Formalizing this approach leads to the test given in Silverman (1981), "Using kernel density estimates to investigate modality", JRSS B, 43, 1. Schwaiger & Holzmann's silvermantest package implements this test, and also the calibration procedure described by Hall & York (2001), "On the calibration of Silverman's test for multimodality", Statistica Sinica, 11, p 515, which adjusts for asymptotic conservatism. Performing the test on your data with a null hypothesis of unimodality results in p-values of 0.08 without calibration and 0.02 with calibration.
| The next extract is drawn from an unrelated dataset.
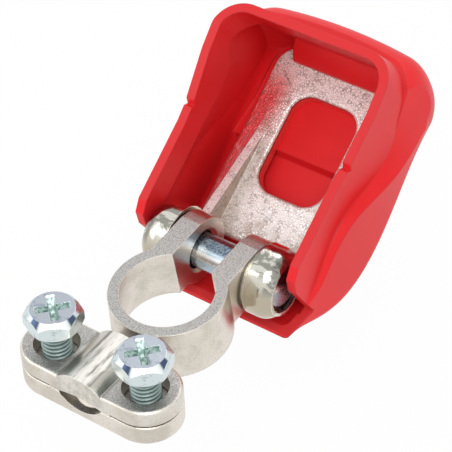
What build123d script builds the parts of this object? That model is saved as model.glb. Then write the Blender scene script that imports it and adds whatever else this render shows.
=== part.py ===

I'm not familiar enough with the dip test to guess at why it might differ.
R code:
# kernel density estimate for x using Sheather-Jones method to estimate b/w:
density(x, kernel="gaussian", bw="SJ") -> dens.SJ
# tweak b/w until mode just disappears:
density(x, kernel="gaussian", bw=3160) -> prox.null
# fill matrix with simulated samples from the proximal null:
x.sim <- matrix(NA, nrow=length(x), ncol=10)
for (i in 1:10){
x.sim[ ,i] <- rnorm(length(x), sample(x, size=length(x), replace=T), prox.null$bw)
}
# perform Silverman test without Hall-York calibration:
require(silvermantest)
silverman.test(x, k=1, M=10000, adjust=F)
# perform Silverman test with Hall-York calibration:
silverman.test(x, k=1, M=10000, adjust=T)